The first and second generations, produced from 1979 to 1984 and from 1984 to 1992 respectively, shared transmissions with Volkswagen’s engine options for the Jetta. These Volkswagen Jetta transmissions for the Jetta types A1 and A2 were mated to different gasoline and diesel engines being offered then by Volkswagen. All the engines for the Jetta during these period were 4-cylinder engines and were mated to 4- or 5-speed manuals or 3-speed automatic transmissions. The 5-speed transmissions in particular were close-ratio units adapted from the Volkswagen GTI.
With the third generation Jetta, only a 5-speed manual and a 4-speed automatic were made available. The third generation Jetta, the type A3, was made from 1992-1999.

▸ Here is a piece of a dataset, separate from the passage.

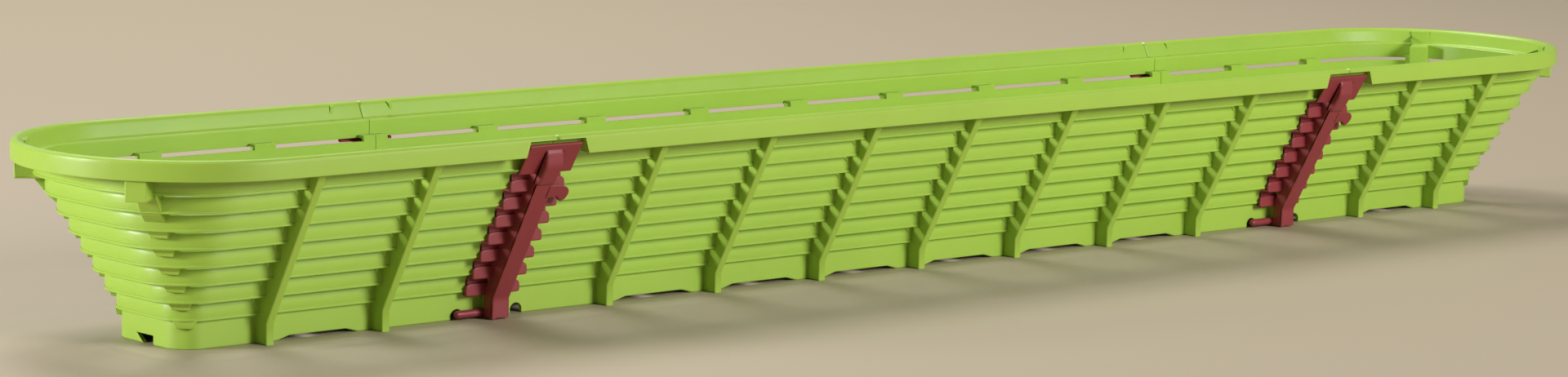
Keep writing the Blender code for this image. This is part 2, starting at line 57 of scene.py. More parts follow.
camera.matrix_world = Matrix((right, up, -ahead)).transposed().to_4x4()
camera.location = (-1.41614, -1.50322, 0.31624)
camera.data.sensor_width = film_width
camera.data.lens = focal_pixels / picture_width * film_width
camera.data.clip_start = 0.05
bpy.context.scene.camera = camera


# The middle module
# The straight moulding: eight rings on each side, each a step further out than the
# one below, with long air slots at the steps. Injection moulded in lime green plastic,
# in one shot with its foot, floor, fins and rim.
front, back = -1, 1
seam, half_gap = 250.0, 0.15
wall = 1.8
hair = 0.01
top_ring = 7
first_lip, ring_pitch = 12.0, 8.0
first_reach, ring_step = 27.4, 4.85
ring_lips = first_lip + ring_pitch * np.arange(top_ring + 1)
ring_reaches = first_reach + ring_step * np.arange(top_ring + 1)
ring_height, solid_height = 6.9, 8.2
rim_base, ledge_top, rim_under, rim_top = 74.4, 75.6, 81.2, 83.0
rim_reach = 72.0
groove_foot, groove_top = 66.2, 69.0
rim_end_draw, rim_end_length = 0.6, 0.9
window_half, window_spread, window_gap = 14.6, 2.2, 0.15
cheek_width, cheek_reach = 5.6, 68.3
fin_spacing = 62.5
bridge_half, seam_bridge = 5.5, 6.5
fin_foot, fin_bend, fin_head = 32.4, 9.0, 68.2
fin_root, fin_root_foot, fin_inset = 65.3, 75.0, 0.12
fin_shape = {"thickness": 4.2, "top": 75.1, "edge": 0.75}
rib_shape = {"thickness": 2.0, "top": 73.0, "edge": 0.35}
rib_place = 1.2
post_place, post_radius, post_foot, post_height = 4.7, 0.85, 5.0, 3.3
foot_reach, foot_top, foot_press = 25.0, 12.3, 4.8
pad_half, foot_slope, foot_rise = 9.0, 6.0, 1.7
arch_place, arch_radius, arch_rise = 16.0, 3.25, 1.35
floor_half, floor_low, floor_top = 24.1, 11.4, 13.2
drain_half, drain_near, drain_far = 2.5, 3.5, 19.7


def moulded_plastic(name, colour, roughness, depth):
    """A moulded plastic with slow changes of tint and gloss and a very fine grain.
    The tint is the colour times 1 +- depth, by a noise over some centimetres."""
    material = bpy.data.materials.new(name)
    material.use_nodes = True
    nodes, links = material.node_tree.nodes, material.node_tree.links
    shader = nodes["Principled BSDF"]
    place = nodes.new("ShaderNodeTexCoord")
    slow, fine, grain = (nodes.new("ShaderNodeTexNoise") for _ in range(3))
    for noise, scale, detail in ((slow, 14, 3), (fine, 160, 4), (grain, 2600, 2)):
        noise.inputs["Scale"].default_value = scale
        noise.inputs["Detail"].default_value = detail
        links.new(place.outputs["Object"], noise.inputs["Vector"])
    tint = nodes.new("ShaderNodeValToRGB")
    tint.color_ramp.elements[0].position = 0.25
    tint.color_ramp.elements[0].color = (*[c * (1 - depth) for c in colour], 1)
    tint.color_ramp.elements[1].position = 0.75
    tint.color_ramp.elements[1].color = (*[min(c * (1 + depth), 1) for c in colour], 1)
    links.new(slow.outputs["Fac"], tint.inputs["Fac"])
    links.new(tint.outputs["Color"], shader.inputs["Base Color"])
    gloss = nodes.new("ShaderNodeMapRange")
    gloss.inputs["From Min"].default_value = 0.3
    gloss.inputs["From Max"].default_value = 0.7
    gloss.inputs["To Min"].default_value = roughness - 0.05
    gloss.inputs["To Max"].default_value = roughness + 0.06
    links.new(fine.outputs["Fac"], gloss.inputs["Value"])
    links.new(gloss.outputs["Result"], shader.inputs["Roughness"])
    bump = nodes.new("ShaderNodeBump")
    bump.inputs["Strength"].default_value = 0.12
    bump.inputs["Distance"].default_value = 0.00004
    links.new(grain.outputs["Fac"], bump.inputs["Height"])
    links.new(bump.outputs["Normal"], shader.inputs["Normal"])
    shader.inputs["Specular IOR Level"].default_value = 0.5
    return material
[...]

In 1998, production was begun in Europe for the type A4 Jetta for which this variant was marketed until 2002. For the Chinese and Mexican markets, however, 1999 was the year production began, which continues up to the present. For this variant, 11 gasoline engines and 7 diesel engines were available, depending on market and trim level. These powerplants were mated to one of 4 available Volkswagen Jetta transmissions, namely a 5-speed manual, a 6-speed manual, a 5-speed automatic or a new 4-speed 01M automatic.
The 01M transmission is an in-house development by Volkswagen, and is basically a hydraulic four-speed automatic transmission. It is controlled by a transmission computer located, in the case of the Jetta, in the backseat. Over time, it was discovered that increased resistance (due to age) in the wires caused wrong readings from the speed sensors, which tricked the transmission computer into defaulting into fail-safe mode. When this happened, the transmission would be locked into second gear and the dash indicator lights for the transmission would all light up simultaneously. The 01M transmission was replaced in later Jetta models by a 5-speed automatic designed by a Japanese company, Aisin.
2005 saw the debut of the 5th generation Jetta and with it, a new transmission design dubbed the DSG. This Jetta generation has 11 gasoline engine options and 4 diesel ones. The transmissions available are a 5-speed manual, a 6-speed manual, a 6-speed automatic, 6-speed DSG and a 7-speed DSG.
The DSG transmission introduced for this generation is derived from the Porsche 962 competition cars from the 1980s. Originally a Borg-Warner design, it was licensed for use to the Volkswagen group, which meant that it, and various improved models, could be used in Volkswagens, Porsches, Audi, Seat, etc. The DSG is a manual transmission design with uses dual clutches, is electronically controlled and has no need for a clutch pedal. It offers up to 15% better fuel efficiency and extremely fast shifting. On the other hand, it is more expensive to manufacture, inherently more complex and needs special lubricants to work properly.
The sixth-generation Volkswagen Jetta transmissions will likely be carryovers from the previous generation. In 2012, a hybrid Jetta is expected to be introduced to North America, where interest in hybrids and alternative-fuel vehicles continues to rise.